→ **Do this**: Reproduce the material that follows, please, but only from its first line to the line containing "values and links.", inclusive.

→ **Stored data**:
########

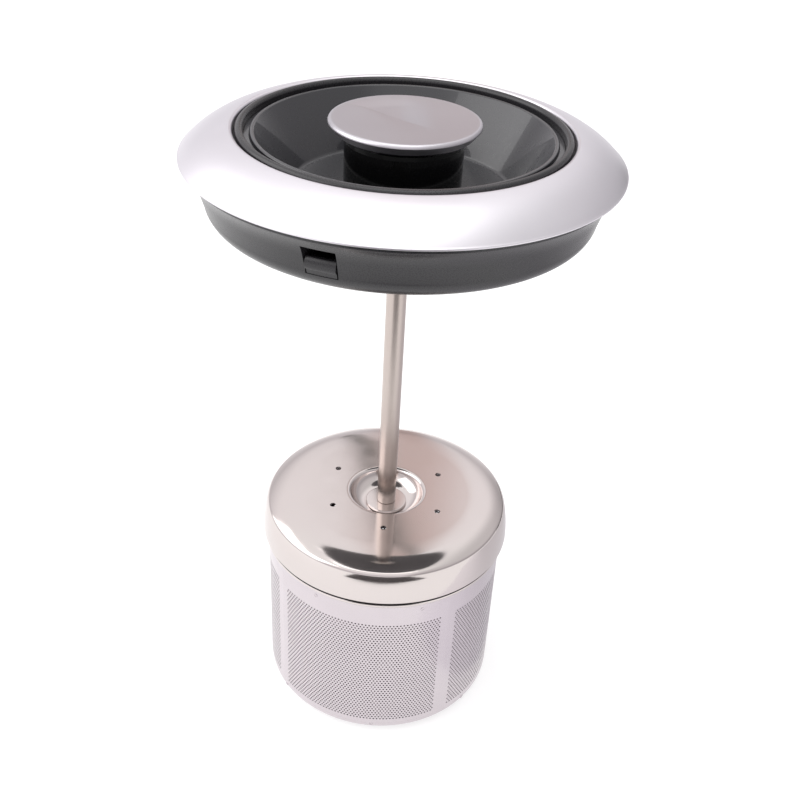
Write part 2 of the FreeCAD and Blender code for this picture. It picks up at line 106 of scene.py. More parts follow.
class Slot(Enum):
    """The record's material slots that the pieces made here stand for."""

    ALUMINIUM = "satin_aluminium"
    DARK = "dark_plastic"
    FUNNEL = "funnel_plastic"
    ROD = "rod_steel"
    POLISHED = "polished_steel"
    BASKET = "basket_steel"


# ---- nodes ------------------------------------------------------------------
def add_node(
    tree: bpy.types.NodeTree,
    kind: str,
    inputs: dict[str | int, object] | None = None,
    **settings: object,
) -> bpy.types.Node:
    """Adds a node with its settings, values and links.

    Args:
        tree: The shader or geometry tree that gets the node.
        kind: The node's type name.
        inputs: Value or source socket for each input, by name or index.
        **settings: The node's own properties.

    Returns:
        The new node.
    """
    node = tree.nodes.new(kind)
    for name, value in settings.items():
        setattr(node, name, value)
    for key, value in (inputs or {}).items():
        sources = value if isinstance(value, list) else [value]
        for source in sources:
            if isinstance(source, bpy.types.NodeSocket):
                tree.links.new(source, node.inputs[key])
            else:
                node.inputs[key].default_value = source
    return node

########

→ **Answer to this problem**:
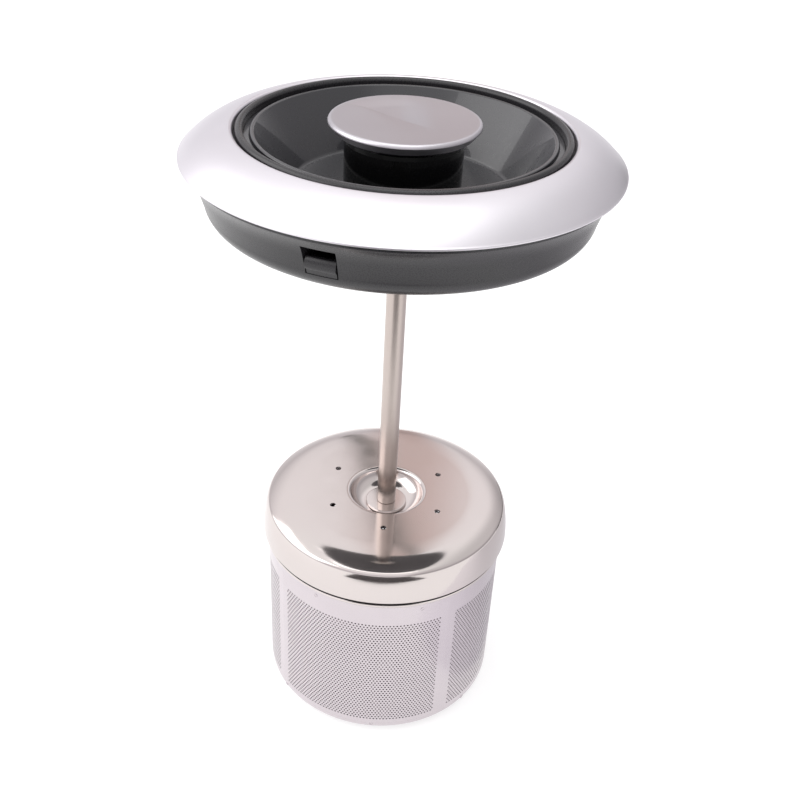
Write part 2 of the FreeCAD and Blender code for this picture. It picks up at line 106 of scene.py. More parts follow.
class Slot(Enum):
    """The record's material slots that the pieces made here stand for."""

    ALUMINIUM = "satin_aluminium"
    DARK = "dark_plastic"
    FUNNEL = "funnel_plastic"
    ROD = "rod_steel"
    POLISHED = "polished_steel"
    BASKET = "basket_steel"


# ---- nodes ------------------------------------------------------------------
def add_node(
    tree: bpy.types.NodeTree,
    kind: str,
    inputs: dict[str | int, object] | None = None,
    **settings: object,
) -> bpy.types.Node:
    """Adds a node with its settings, values and links.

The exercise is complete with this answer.